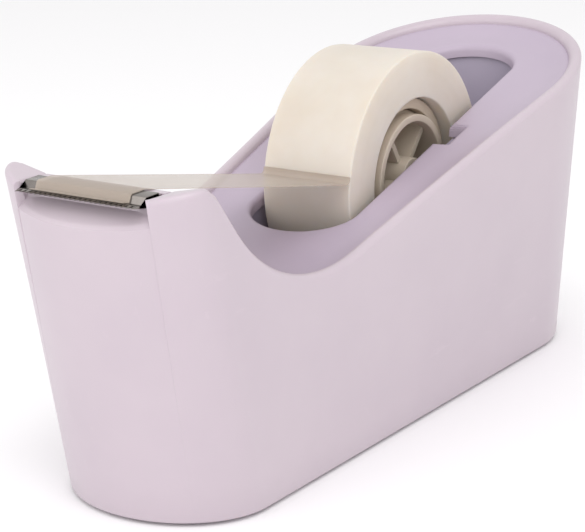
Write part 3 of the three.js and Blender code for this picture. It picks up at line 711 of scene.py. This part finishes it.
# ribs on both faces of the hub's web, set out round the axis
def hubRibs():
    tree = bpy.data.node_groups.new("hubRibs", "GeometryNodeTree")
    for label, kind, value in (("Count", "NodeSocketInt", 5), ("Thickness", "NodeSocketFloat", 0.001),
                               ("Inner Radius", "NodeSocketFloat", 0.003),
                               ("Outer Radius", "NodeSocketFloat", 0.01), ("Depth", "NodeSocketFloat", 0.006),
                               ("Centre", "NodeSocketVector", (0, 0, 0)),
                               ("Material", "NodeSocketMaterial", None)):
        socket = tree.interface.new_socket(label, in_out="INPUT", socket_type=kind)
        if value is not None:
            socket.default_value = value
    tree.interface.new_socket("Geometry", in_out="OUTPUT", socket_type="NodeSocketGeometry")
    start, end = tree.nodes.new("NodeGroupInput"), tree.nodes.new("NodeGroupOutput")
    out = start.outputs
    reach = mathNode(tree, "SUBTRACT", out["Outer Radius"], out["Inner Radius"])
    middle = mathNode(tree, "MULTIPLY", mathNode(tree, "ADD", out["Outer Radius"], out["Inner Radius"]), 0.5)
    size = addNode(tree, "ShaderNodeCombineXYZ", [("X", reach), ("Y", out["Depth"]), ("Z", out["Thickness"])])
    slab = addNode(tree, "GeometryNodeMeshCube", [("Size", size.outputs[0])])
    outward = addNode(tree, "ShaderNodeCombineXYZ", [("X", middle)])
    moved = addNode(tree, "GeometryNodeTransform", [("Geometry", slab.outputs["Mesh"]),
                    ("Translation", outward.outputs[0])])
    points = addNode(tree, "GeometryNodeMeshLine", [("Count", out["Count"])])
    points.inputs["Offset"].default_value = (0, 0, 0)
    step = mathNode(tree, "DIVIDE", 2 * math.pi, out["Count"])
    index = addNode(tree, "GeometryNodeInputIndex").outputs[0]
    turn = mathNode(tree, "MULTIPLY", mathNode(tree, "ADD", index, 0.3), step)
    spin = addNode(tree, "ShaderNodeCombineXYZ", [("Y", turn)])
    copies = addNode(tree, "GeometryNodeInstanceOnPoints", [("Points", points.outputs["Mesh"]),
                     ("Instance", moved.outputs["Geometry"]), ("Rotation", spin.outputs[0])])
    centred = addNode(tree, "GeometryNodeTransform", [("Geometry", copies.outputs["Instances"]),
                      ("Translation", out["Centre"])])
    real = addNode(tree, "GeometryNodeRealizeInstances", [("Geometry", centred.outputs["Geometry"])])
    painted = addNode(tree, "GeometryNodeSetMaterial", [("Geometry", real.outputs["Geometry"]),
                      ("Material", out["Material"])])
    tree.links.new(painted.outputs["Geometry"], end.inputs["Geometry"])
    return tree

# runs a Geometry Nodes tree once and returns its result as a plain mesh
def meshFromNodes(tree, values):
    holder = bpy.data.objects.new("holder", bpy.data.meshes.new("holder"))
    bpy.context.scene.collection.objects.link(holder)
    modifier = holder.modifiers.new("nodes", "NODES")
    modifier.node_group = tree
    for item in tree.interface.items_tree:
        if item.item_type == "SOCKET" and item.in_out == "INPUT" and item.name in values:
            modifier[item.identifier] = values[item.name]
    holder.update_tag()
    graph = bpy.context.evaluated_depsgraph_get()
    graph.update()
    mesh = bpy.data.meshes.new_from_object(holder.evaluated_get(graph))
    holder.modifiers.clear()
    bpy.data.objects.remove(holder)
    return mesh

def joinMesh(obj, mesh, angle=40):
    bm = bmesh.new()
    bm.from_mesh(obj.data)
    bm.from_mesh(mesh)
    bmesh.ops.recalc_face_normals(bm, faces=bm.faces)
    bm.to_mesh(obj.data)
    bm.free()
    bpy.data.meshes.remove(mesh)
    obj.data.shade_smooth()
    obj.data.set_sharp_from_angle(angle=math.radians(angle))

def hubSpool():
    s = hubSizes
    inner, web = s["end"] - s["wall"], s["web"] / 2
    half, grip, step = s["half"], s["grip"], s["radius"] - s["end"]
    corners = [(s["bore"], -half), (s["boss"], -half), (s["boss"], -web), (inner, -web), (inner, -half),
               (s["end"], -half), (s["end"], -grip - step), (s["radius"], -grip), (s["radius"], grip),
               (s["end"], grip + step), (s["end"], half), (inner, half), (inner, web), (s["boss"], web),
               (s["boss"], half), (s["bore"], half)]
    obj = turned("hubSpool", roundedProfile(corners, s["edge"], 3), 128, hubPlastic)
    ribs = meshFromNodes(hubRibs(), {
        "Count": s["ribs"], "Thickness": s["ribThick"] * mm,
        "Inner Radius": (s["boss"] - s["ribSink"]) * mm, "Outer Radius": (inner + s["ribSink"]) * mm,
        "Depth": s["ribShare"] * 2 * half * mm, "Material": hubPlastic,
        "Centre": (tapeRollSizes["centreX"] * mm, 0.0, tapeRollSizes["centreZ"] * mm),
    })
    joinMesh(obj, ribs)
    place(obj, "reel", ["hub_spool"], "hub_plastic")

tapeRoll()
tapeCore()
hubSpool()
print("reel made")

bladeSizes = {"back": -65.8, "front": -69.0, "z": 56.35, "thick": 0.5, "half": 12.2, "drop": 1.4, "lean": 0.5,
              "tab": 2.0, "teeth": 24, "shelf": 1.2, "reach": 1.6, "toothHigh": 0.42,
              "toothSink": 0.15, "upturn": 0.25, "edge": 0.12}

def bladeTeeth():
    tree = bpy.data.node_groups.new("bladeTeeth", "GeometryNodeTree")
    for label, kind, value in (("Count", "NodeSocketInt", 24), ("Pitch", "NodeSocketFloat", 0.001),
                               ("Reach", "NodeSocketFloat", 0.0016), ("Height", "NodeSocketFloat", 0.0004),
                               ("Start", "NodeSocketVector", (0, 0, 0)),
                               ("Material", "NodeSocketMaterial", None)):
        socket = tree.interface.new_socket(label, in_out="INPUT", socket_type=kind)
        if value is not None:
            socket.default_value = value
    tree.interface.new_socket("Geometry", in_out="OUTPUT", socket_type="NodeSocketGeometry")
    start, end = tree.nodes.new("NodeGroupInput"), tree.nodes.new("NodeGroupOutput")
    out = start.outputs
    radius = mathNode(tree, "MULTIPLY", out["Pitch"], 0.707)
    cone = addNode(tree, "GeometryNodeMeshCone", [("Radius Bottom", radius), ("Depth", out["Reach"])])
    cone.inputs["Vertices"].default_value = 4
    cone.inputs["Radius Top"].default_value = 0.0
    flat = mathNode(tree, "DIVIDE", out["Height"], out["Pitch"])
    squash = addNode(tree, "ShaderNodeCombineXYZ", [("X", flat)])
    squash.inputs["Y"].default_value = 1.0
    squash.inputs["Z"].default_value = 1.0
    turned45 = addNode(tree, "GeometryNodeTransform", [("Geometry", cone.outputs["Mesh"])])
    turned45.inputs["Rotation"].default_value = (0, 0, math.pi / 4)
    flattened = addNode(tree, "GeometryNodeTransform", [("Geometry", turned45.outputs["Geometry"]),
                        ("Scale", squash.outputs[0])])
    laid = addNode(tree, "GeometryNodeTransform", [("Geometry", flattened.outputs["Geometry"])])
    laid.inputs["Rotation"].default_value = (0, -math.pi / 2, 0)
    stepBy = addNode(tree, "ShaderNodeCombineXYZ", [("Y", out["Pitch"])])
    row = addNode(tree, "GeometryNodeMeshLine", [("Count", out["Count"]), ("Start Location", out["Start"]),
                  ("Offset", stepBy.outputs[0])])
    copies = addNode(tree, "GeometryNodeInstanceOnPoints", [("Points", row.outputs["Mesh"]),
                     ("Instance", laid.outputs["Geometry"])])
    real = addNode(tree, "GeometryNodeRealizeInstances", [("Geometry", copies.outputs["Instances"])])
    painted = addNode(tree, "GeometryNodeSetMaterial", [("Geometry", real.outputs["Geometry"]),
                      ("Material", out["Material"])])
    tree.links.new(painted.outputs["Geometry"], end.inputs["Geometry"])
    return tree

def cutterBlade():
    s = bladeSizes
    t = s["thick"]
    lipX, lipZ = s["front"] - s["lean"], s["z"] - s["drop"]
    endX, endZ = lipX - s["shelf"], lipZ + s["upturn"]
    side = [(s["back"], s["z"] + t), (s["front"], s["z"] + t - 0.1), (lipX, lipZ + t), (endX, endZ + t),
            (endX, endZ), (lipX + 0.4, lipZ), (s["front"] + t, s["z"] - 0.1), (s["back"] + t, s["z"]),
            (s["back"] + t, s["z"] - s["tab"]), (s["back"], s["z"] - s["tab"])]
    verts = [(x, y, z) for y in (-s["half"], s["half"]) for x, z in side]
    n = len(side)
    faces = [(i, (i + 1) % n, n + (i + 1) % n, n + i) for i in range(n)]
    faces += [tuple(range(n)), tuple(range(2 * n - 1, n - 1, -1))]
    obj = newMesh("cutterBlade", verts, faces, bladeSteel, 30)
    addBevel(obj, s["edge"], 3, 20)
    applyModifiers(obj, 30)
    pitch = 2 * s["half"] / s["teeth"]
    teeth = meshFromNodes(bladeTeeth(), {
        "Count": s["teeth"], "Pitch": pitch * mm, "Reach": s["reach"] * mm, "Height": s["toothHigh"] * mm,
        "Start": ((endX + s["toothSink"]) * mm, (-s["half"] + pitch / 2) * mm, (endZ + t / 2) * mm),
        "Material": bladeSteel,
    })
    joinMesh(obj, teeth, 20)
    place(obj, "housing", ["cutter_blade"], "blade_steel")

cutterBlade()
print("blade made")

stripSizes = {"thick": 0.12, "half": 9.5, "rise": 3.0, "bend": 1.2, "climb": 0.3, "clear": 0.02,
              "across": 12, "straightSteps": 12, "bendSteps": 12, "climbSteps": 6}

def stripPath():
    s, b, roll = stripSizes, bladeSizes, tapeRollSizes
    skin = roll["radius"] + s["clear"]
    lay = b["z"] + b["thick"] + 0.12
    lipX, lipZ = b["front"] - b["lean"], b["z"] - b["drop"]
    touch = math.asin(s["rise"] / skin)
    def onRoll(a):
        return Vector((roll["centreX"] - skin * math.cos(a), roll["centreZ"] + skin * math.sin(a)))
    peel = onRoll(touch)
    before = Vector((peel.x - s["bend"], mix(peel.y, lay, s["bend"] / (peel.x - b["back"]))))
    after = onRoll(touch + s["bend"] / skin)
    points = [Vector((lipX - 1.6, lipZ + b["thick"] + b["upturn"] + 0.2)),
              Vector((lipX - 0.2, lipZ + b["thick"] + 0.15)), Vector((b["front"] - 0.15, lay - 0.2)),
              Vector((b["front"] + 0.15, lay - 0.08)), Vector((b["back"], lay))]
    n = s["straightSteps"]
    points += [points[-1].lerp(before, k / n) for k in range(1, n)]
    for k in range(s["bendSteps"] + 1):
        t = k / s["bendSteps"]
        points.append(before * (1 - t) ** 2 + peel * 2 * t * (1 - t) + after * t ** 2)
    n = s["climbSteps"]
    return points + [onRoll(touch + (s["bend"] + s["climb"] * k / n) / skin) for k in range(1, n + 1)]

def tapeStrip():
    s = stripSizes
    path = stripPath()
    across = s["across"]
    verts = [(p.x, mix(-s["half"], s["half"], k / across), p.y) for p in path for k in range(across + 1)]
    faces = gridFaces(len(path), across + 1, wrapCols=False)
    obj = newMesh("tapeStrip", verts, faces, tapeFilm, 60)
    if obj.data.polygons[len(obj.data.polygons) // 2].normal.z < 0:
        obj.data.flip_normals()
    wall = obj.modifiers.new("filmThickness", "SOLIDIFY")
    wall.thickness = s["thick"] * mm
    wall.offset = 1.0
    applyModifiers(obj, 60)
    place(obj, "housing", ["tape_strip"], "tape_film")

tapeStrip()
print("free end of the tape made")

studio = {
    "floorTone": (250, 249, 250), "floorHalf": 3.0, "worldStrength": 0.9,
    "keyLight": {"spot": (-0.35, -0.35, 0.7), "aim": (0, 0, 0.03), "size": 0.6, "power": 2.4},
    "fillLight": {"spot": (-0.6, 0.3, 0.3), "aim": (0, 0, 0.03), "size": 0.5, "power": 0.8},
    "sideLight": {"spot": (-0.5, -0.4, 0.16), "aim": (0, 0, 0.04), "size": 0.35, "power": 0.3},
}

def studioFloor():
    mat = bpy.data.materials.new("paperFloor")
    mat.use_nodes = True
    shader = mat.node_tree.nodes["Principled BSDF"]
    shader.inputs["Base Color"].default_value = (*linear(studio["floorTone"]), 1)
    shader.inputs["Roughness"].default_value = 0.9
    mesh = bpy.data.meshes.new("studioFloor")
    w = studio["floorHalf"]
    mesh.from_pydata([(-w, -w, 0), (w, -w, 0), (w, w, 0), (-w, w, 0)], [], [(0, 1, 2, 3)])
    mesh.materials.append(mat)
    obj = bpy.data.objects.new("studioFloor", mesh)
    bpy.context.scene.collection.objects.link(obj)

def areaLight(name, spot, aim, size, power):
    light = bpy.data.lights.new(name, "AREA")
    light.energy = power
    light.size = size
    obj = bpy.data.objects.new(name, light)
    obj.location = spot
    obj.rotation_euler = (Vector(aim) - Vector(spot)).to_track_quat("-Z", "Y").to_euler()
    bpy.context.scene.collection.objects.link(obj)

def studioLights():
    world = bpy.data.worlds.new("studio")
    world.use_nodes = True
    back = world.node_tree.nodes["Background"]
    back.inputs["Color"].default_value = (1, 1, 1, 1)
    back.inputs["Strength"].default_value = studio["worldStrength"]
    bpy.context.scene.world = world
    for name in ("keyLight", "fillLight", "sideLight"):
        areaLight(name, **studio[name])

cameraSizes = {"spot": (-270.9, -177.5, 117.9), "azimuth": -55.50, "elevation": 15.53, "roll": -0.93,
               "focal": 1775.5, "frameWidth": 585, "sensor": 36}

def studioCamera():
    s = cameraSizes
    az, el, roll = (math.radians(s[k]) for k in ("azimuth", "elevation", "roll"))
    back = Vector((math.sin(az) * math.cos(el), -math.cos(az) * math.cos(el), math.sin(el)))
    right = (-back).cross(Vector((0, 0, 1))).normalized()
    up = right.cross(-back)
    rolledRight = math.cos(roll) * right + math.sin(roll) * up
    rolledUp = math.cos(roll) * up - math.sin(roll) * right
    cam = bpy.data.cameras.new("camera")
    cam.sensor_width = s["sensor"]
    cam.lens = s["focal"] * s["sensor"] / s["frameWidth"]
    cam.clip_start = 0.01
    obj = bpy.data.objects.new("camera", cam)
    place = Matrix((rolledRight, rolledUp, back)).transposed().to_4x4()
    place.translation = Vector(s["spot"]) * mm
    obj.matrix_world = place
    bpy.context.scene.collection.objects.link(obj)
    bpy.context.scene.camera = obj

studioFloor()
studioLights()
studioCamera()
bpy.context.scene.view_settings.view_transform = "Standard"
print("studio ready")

==

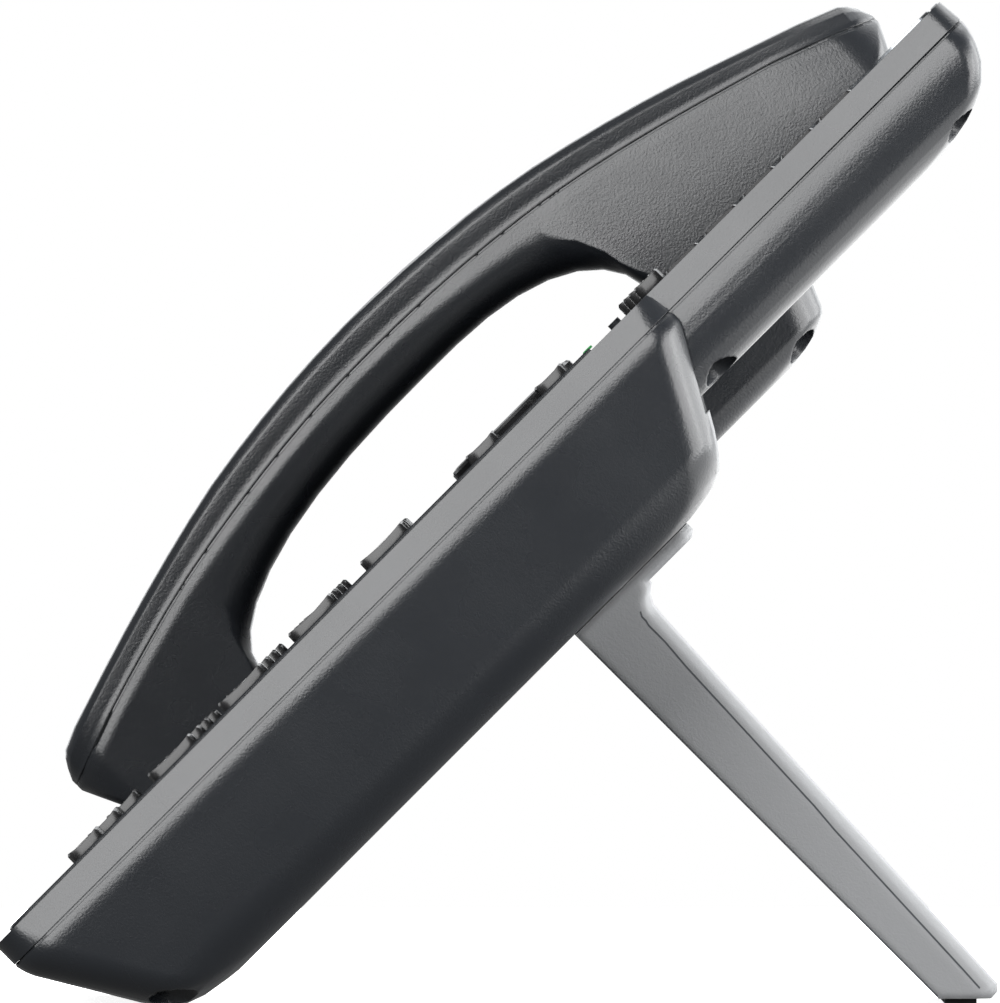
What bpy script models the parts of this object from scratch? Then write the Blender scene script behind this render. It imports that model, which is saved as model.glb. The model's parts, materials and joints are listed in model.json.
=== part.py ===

* * *

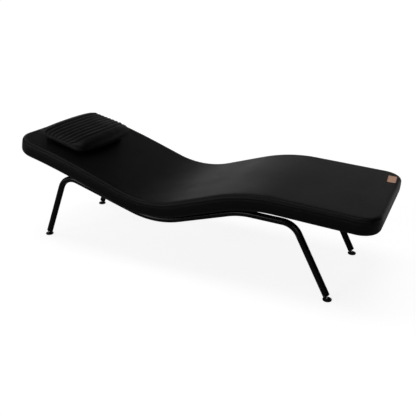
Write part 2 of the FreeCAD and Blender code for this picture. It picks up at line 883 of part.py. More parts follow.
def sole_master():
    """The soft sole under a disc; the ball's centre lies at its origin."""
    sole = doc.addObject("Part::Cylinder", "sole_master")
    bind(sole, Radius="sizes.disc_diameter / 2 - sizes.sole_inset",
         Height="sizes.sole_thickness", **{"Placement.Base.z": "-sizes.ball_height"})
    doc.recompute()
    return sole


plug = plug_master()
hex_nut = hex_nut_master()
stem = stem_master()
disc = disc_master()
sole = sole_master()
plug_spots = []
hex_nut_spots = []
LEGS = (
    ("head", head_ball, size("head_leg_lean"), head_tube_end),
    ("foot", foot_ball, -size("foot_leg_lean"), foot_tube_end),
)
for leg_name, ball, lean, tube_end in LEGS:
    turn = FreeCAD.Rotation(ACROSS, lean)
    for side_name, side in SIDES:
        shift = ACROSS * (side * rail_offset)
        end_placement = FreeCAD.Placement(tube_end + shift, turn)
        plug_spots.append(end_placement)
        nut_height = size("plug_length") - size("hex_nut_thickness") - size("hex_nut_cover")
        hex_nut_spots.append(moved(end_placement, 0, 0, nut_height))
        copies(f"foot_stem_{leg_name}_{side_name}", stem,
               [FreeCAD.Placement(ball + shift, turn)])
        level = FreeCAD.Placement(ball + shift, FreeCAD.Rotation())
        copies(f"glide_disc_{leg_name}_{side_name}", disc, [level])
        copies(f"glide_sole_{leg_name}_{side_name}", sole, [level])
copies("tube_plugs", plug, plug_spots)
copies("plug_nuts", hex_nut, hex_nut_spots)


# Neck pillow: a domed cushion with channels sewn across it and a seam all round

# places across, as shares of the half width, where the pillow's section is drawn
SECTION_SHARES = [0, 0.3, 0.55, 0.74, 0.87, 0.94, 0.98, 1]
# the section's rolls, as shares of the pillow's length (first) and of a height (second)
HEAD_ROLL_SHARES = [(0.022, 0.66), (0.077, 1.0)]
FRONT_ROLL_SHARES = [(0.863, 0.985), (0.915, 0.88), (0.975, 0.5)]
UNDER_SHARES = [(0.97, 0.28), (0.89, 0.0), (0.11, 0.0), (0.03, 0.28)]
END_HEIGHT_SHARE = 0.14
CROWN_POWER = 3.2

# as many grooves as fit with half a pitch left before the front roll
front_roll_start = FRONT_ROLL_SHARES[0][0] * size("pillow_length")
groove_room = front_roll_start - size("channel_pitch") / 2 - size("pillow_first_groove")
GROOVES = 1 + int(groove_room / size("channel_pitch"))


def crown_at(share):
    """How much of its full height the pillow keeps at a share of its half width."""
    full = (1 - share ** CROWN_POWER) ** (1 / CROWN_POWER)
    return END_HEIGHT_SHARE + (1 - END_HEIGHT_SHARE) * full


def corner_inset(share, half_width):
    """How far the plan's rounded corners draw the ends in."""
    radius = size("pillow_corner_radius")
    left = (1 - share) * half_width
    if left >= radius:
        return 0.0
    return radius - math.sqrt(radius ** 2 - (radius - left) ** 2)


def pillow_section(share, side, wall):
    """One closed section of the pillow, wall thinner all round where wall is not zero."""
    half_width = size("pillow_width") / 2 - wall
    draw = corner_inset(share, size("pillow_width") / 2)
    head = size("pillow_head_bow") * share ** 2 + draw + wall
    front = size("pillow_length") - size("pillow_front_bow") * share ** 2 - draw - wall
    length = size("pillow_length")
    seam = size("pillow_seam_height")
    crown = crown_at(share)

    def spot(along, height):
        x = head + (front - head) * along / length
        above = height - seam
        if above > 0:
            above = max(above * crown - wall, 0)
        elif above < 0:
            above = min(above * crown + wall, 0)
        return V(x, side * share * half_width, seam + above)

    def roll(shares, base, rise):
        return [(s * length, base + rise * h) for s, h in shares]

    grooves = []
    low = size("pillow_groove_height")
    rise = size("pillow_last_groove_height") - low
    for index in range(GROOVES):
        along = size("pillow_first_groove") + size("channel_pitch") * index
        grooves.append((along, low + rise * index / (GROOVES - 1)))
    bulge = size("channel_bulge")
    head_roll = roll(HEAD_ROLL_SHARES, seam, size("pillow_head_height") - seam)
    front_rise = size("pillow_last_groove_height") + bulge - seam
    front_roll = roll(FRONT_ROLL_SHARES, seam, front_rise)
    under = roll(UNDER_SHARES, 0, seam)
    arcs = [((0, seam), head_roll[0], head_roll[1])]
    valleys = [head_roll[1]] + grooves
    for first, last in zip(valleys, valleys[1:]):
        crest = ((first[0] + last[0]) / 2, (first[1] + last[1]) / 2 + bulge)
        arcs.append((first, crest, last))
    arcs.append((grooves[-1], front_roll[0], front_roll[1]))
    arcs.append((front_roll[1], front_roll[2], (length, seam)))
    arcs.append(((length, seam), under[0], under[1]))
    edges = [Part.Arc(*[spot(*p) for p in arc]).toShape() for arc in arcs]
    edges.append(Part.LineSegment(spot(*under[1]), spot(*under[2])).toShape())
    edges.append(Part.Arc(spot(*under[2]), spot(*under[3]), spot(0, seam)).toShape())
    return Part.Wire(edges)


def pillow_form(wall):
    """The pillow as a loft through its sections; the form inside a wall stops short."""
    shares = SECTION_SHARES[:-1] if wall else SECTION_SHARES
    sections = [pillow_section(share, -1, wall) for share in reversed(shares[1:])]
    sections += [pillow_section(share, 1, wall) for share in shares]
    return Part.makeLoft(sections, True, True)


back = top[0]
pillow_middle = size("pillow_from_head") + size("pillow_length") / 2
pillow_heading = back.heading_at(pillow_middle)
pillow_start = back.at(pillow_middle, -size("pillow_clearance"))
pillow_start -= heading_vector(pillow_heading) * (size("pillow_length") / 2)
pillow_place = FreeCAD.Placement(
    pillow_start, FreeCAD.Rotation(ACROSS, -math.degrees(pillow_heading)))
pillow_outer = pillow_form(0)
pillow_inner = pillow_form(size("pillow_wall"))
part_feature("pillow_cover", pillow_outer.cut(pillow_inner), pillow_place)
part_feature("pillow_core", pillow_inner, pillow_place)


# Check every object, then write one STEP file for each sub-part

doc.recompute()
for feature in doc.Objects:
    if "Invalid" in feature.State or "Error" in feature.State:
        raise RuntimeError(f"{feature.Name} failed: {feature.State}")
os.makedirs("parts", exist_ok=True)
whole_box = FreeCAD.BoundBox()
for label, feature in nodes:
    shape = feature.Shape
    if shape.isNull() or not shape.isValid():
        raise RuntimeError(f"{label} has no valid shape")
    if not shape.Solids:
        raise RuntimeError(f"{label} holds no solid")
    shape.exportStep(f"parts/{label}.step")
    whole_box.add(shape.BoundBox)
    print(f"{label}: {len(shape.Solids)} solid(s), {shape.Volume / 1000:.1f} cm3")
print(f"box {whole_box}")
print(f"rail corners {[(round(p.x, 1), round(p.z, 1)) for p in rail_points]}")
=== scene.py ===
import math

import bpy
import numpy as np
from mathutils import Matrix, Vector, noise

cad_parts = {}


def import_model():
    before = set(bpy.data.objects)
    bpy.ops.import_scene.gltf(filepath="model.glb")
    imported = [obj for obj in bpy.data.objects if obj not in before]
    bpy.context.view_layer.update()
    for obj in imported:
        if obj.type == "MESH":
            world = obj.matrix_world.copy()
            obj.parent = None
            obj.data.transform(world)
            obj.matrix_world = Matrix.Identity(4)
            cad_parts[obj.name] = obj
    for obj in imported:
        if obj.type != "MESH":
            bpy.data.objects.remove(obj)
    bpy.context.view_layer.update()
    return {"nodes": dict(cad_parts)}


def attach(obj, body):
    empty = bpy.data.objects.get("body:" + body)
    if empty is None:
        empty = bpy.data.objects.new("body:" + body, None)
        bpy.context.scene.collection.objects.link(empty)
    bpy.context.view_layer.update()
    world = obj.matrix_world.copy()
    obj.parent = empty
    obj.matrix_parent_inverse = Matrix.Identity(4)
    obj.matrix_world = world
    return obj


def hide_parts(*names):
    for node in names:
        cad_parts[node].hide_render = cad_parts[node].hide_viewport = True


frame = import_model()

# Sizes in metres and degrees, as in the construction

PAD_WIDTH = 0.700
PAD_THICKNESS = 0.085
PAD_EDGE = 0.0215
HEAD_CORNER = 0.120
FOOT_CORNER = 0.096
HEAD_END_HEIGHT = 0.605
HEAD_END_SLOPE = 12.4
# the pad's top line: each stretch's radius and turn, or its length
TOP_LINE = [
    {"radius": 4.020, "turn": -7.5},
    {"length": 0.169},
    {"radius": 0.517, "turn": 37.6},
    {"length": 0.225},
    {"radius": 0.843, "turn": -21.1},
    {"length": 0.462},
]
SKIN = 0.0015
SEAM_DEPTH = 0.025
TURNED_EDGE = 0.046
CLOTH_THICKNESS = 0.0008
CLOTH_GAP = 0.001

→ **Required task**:
Every line from the one containing "whole_box.add(shape.BoundBox)" through the one containing "obj.data.transform(world)" is to be given again exactly, both ends included, and no line outside that range.

→ **Correct response**:
    whole_box.add(shape.BoundBox)
    print(f"{label}: {len(shape.Solids)} solid(s), {shape.Volume / 1000:.1f} cm3")
print(f"box {whole_box}")
print(f"rail corners {[(round(p.x, 1), round(p.z, 1)) for p in rail_points]}")
=== scene.py ===
import math

import bpy
import numpy as np
from mathutils import Matrix, Vector, noise

cad_parts = {}


def import_model():
    before = set(bpy.data.objects)
    bpy.ops.import_scene.gltf(filepath="model.glb")
    imported = [obj for obj in bpy.data.objects if obj not in before]
    bpy.context.view_layer.update()
    for obj in imported:
        if obj.type == "MESH":
            world = obj.matrix_world.copy()
            obj.parent = None
            obj.data.transform(world)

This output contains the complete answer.